I see you’ve recently been dumped. How unfortunate for you.

I’ve been dumped too. It’s the fucking worst. It crushes your ego and puts a damper on your day-to-day routine. I sympathize with your pain. I really do.

But for the love of God, please stop enabling each other with your endless stream of “One Day He’s Going To Realize How Much He Misses You” posts.

You are not proving anything to your ex. All you are doing is embarrassing yourself.

I’m going to give you the harsh truth that you refuse to give yourself, or each other: Your ex doesn’t miss you. He’s never going to miss you. He’s not following your blog, or your Instagram, or your twitter. He’s not clicking through your latest thinkpiece at 2am thinking, ‘Holy shit, I did let a good one get away!’

He is not agonizing over whether he made the right choice. He is not beating himself up for not treating you better. He doesn’t think of you as the girl-who-loved-too-powerfully-and-that-scared-him.

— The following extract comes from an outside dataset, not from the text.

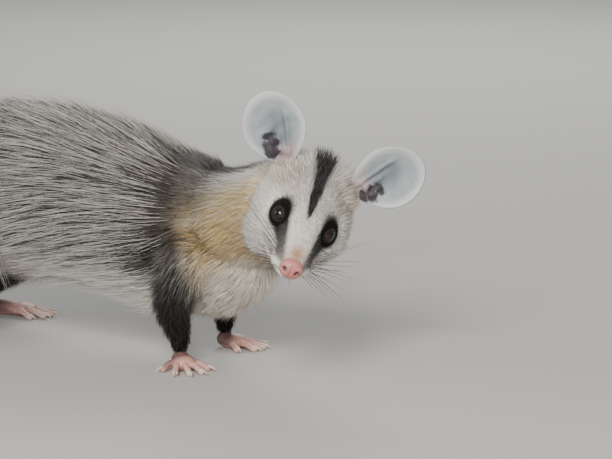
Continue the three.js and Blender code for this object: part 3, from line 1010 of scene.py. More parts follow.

He is not thinking of you at all.

And I know that’s difficult to hear. I’m genuinely sure you’re worth missing. You’re probably a great person who will make some other hopeless romantic very happy one day.

But people generally dump people for one incredibly uncomplicated reason: They just don’t want to be with them anymore.

And that, dear Sad Girl, is almost definitely why your ex broke up with you.

Not because he couldn’t handle your emotional intensity. Not because he was scared of taking a chance on something real. Not because you met at the wrong time or under the wrong circumstances, or because his heart was too closed off to let you in.

He broke up with you because he thought ‘Meh, this isn’t really working for me,’ and that’s probably still what he thinks.

He probably looks back on your relationship and feels a bit bad about breaking up with you, but mostly just relieved about being on his own again.

He’s not agonizing over whether or not he made the right choice. He’s just moving on.

He’s going out to bars and meeting other girls. He’s hanging with his bros and enjoying the extra free time. He’s staying up until 3am watching stupid Netflix movies and eating chips. He’s not pining after you. He’s not torn to pieces thinking about how he let such a good girl get away.

And he’s never going to be.

Maybe six months from now he’s going to see your vacation pictures and think you look hot and feel a momentary twinge of regret. But then he’ll think back to whatever reason made him break up with you in the first place and go ‘LOL nope’ and continue living his life.

He’s not going to miss your tragically beautiful depth. He’s not going to realize you were the one that got away. He’s not going to spiral into a self-loathing cycle of crying while stalking your tumblr.

If he wanted to be with you, he still would be.

So please, do yourselves a favor and stop trying to make your ex miss you.

Stop orienting all of your actions towards how you want him to perceive you. Stop writing defiant ‘One day you’ll realize that you let the best girl in the world get away‘ pieces, in the hopes that he’ll see them and realize his mistake.

He’s not reading them.

He’s not pining after you.

He’s not torturing himself over leaving you.

So please, stop torturing yourself.

Stop telling yourself he’s coming back. Stop projecting your regret onto him. Stop telling each other that he’s one day going to realize his mistake.

Leaving you wasn’t a mistake for him – it was deliberate.

So instead of deluding yourself into believing that he’s filled with regret, maybe try taking a page out of his book and actually moving on with your own life.

You might even find someone who sees your worth the way your ex never did — and never will.